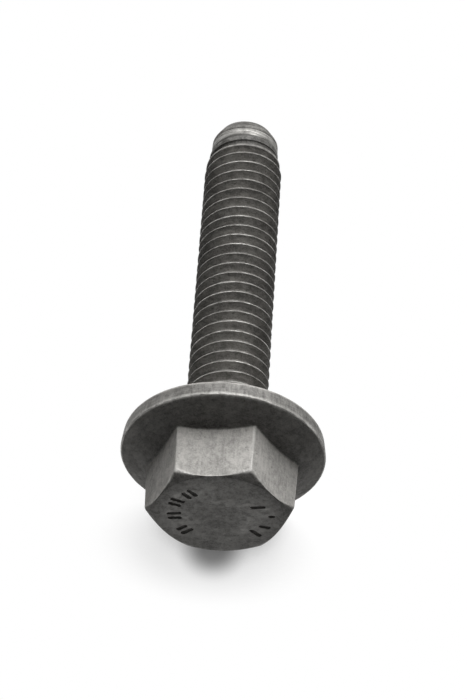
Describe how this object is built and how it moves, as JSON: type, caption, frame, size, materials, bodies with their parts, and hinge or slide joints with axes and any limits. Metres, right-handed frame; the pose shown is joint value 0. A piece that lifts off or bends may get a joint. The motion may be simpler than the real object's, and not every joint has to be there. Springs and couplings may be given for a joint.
{
  "type": "flange bolt",
  "caption": "Hexagon flange bolt in dark phosphated steel: conical washer flange, right-hand metric thread along the whole shank, and a plain chamfered pilot at its end.",
  "frame": {"origin": "centre of the bearing face, the flat ring under the flange", "axes": "+Z along the shank, from the head towards the thread's end; +X through two corners of the hexagon; the bolt stands on its head"},
  "size_m": [0.0198, 0.0198, 0.0484],
  "materials": {
    "dark_steel": "matte"
  },
  "bodies": {
    "root": {"flange_bolt": "dark_steel"}
  },
  "joints": []
}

WHAT IS BEING ASKED: Recite the full listing above exactly.

ANSWER TO THE EXERCISE:
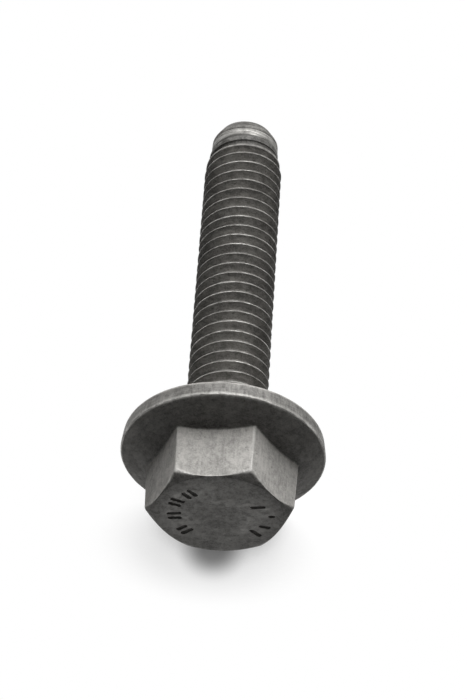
Describe how this object is built and how it moves, as JSON: type, caption, frame, size, materials, bodies with their parts, and hinge or slide joints with axes and any limits. Metres, right-handed frame; the pose shown is joint value 0. A piece that lifts off or bends may get a joint. The motion may be simpler than the real object's, and not every joint has to be there. Springs and couplings may be given for a joint.
{
  "type": "flange bolt",
  "caption": "Hexagon flange bolt in dark phosphated steel: conical washer flange, right-hand metric thread along the whole shank, and a plain chamfered pilot at its end.",
  "frame": {"origin": "centre of the bearing face, the flat ring under the flange", "axes": "+Z along the shank, from the head towards the thread's end; +X through two corners of the hexagon; the bolt stands on its head"},
  "size_m": [0.0198, 0.0198, 0.0484],
  "materials": {
    "dark_steel": "matte"
  },
  "bodies": {
    "root": {"flange_bolt": "dark_steel"}
  },
  "joints": []
}